§ Dataset section:

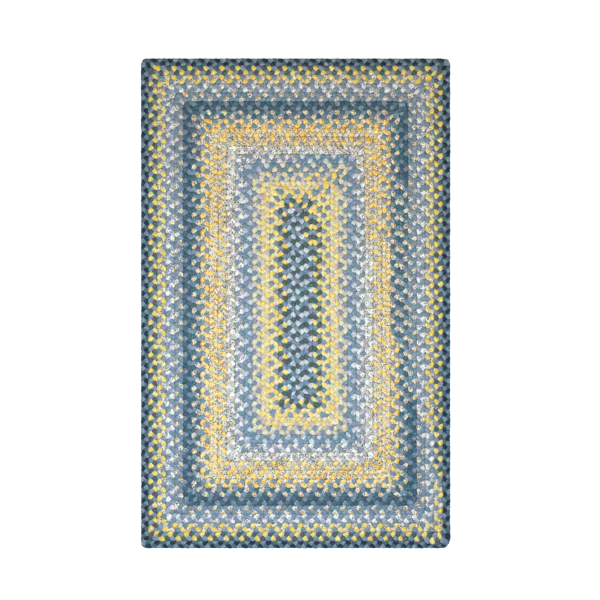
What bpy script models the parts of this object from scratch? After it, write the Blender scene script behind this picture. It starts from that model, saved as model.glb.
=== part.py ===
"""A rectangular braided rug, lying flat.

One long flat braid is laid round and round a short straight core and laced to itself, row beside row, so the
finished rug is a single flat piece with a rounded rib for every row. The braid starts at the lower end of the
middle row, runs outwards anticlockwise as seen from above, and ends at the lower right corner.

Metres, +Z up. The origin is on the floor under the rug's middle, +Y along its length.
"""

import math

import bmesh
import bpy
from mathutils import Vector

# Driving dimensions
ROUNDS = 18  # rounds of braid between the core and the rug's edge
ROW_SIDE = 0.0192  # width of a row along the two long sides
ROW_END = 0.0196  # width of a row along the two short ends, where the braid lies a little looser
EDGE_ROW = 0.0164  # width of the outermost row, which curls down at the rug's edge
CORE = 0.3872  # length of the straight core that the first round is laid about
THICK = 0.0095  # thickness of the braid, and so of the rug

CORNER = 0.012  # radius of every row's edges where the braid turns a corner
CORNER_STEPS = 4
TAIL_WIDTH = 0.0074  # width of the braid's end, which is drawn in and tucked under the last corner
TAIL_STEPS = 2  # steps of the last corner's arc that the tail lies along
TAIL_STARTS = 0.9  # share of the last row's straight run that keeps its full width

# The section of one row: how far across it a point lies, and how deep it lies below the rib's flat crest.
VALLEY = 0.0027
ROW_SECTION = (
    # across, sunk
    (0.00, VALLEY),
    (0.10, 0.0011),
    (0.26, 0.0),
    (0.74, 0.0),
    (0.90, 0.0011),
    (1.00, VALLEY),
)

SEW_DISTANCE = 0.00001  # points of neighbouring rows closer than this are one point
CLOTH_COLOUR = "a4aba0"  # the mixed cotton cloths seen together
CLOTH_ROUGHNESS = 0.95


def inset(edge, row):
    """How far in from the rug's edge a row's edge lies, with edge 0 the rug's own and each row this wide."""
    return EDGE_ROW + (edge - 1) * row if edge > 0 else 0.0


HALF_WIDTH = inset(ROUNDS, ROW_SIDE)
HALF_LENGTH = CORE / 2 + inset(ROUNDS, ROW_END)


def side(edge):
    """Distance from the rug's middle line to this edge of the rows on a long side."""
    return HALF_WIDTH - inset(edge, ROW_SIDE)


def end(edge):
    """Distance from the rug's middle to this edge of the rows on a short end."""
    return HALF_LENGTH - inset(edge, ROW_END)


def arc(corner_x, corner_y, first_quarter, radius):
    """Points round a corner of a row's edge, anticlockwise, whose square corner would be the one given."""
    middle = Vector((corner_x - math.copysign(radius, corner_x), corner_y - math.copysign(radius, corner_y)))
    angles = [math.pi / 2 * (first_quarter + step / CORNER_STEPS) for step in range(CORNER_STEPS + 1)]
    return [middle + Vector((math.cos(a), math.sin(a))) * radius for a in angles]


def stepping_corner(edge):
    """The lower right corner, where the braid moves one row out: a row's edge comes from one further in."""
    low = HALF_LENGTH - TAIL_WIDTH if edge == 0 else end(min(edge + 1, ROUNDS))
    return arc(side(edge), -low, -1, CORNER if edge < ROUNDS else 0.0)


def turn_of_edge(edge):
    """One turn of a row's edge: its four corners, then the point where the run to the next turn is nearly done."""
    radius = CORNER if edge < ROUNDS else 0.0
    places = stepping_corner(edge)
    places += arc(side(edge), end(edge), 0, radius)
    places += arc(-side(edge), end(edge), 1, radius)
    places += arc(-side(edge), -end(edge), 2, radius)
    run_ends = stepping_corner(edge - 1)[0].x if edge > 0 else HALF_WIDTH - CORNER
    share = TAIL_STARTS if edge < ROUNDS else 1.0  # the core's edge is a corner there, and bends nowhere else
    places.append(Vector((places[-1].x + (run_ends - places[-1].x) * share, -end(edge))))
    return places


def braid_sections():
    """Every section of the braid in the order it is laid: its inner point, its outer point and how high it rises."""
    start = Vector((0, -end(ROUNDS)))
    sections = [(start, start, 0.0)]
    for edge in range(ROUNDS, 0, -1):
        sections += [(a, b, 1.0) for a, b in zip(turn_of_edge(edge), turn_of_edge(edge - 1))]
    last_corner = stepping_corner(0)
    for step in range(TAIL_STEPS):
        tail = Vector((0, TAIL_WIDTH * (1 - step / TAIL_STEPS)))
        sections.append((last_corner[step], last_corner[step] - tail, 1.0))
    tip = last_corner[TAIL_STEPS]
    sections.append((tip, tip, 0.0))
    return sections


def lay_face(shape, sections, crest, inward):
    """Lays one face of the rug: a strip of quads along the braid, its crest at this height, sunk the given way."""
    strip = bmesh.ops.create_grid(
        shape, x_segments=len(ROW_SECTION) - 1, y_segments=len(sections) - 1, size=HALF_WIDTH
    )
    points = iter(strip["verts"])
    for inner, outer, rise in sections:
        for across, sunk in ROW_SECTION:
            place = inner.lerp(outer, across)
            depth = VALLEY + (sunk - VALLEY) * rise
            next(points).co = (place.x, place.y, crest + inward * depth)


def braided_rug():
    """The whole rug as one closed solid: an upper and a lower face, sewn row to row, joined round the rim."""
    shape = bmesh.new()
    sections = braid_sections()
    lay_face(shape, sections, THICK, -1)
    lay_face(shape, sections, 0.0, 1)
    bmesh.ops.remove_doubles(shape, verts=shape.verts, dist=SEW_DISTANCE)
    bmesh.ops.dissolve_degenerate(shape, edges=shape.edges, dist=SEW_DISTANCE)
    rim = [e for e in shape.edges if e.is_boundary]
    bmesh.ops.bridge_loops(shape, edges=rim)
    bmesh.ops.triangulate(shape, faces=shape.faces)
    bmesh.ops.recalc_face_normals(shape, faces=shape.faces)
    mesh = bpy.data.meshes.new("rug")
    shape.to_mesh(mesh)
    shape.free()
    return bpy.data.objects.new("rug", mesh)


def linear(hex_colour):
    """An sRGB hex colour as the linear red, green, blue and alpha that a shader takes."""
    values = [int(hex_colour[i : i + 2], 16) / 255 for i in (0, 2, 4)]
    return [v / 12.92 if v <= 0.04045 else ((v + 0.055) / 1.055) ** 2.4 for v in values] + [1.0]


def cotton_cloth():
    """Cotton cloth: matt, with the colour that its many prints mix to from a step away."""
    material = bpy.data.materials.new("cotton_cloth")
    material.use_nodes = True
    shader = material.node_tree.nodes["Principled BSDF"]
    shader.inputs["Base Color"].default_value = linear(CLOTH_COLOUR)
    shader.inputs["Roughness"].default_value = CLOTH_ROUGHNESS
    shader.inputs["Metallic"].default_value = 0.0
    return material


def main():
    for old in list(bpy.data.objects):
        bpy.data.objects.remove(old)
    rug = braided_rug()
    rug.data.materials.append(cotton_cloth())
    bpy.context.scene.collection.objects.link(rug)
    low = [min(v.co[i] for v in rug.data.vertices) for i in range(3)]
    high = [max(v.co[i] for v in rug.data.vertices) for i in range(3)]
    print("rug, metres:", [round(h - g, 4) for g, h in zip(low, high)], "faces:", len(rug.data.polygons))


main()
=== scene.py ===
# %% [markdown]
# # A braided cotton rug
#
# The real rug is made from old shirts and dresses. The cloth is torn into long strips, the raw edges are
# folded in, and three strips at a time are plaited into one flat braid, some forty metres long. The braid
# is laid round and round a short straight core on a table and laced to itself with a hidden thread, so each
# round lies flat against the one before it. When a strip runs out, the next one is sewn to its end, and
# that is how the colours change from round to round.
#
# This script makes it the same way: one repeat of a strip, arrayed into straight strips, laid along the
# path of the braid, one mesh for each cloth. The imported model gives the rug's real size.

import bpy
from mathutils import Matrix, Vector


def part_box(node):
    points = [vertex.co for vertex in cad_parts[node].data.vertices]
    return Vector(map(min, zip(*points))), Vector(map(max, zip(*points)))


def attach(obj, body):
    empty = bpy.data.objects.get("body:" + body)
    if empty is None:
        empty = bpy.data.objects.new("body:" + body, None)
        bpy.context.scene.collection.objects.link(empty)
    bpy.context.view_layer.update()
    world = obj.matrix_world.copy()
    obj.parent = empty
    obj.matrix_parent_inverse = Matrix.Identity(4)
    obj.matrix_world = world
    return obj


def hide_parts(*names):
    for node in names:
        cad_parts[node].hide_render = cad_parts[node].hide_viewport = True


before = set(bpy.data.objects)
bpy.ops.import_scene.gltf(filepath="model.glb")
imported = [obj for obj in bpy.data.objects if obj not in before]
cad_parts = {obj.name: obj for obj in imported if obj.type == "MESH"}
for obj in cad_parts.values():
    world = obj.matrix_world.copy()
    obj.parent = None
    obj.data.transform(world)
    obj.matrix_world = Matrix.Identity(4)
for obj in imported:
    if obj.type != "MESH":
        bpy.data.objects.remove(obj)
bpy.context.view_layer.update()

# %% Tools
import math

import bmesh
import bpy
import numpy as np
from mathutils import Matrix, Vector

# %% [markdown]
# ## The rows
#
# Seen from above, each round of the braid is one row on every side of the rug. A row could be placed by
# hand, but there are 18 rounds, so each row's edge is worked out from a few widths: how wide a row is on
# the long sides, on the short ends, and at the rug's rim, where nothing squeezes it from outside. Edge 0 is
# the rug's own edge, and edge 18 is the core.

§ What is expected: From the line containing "rug = braided_rug()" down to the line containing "bpy.context.scene.collection.objects.link(empty)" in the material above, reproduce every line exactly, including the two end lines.

§ Answer in full:
    rug = braided_rug()
    rug.data.materials.append(cotton_cloth())
    bpy.context.scene.collection.objects.link(rug)
    low = [min(v.co[i] for v in rug.data.vertices) for i in range(3)]
    high = [max(v.co[i] for v in rug.data.vertices) for i in range(3)]
    print("rug, metres:", [round(h - g, 4) for g, h in zip(low, high)], "faces:", len(rug.data.polygons))


main()
=== scene.py ===
# %% [markdown]
# # A braided cotton rug
#
# The real rug is made from old shirts and dresses. The cloth is torn into long strips, the raw edges are
# folded in, and three strips at a time are plaited into one flat braid, some forty metres long. The braid
# is laid round and round a short straight core on a table and laced to itself with a hidden thread, so each
# round lies flat against the one before it. When a strip runs out, the next one is sewn to its end, and
# that is how the colours change from round to round.
#
# This script makes it the same way: one repeat of a strip, arrayed into straight strips, laid along the
# path of the braid, one mesh for each cloth. The imported model gives the rug's real size.

import bpy
from mathutils import Matrix, Vector


def part_box(node):
    points = [vertex.co for vertex in cad_parts[node].data.vertices]
    return Vector(map(min, zip(*points))), Vector(map(max, zip(*points)))


def attach(obj, body):
    empty = bpy.data.objects.get("body:" + body)
    if empty is None:
        empty = bpy.data.objects.new("body:" + body, None)
        bpy.context.scene.collection.objects.link(empty)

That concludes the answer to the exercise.